What you have to do: Answer with a single number, the count of lines holding the word "that".

Data excerpt:
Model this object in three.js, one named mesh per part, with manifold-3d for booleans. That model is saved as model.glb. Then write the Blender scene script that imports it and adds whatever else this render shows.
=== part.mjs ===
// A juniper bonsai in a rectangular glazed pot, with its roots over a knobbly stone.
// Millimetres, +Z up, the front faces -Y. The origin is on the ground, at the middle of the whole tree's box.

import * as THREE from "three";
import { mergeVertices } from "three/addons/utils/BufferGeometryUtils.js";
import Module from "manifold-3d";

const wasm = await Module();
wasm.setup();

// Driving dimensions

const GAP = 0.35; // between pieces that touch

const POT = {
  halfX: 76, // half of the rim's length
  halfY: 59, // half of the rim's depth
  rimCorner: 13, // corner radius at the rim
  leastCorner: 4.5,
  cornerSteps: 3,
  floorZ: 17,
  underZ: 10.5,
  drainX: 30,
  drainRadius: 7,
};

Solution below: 2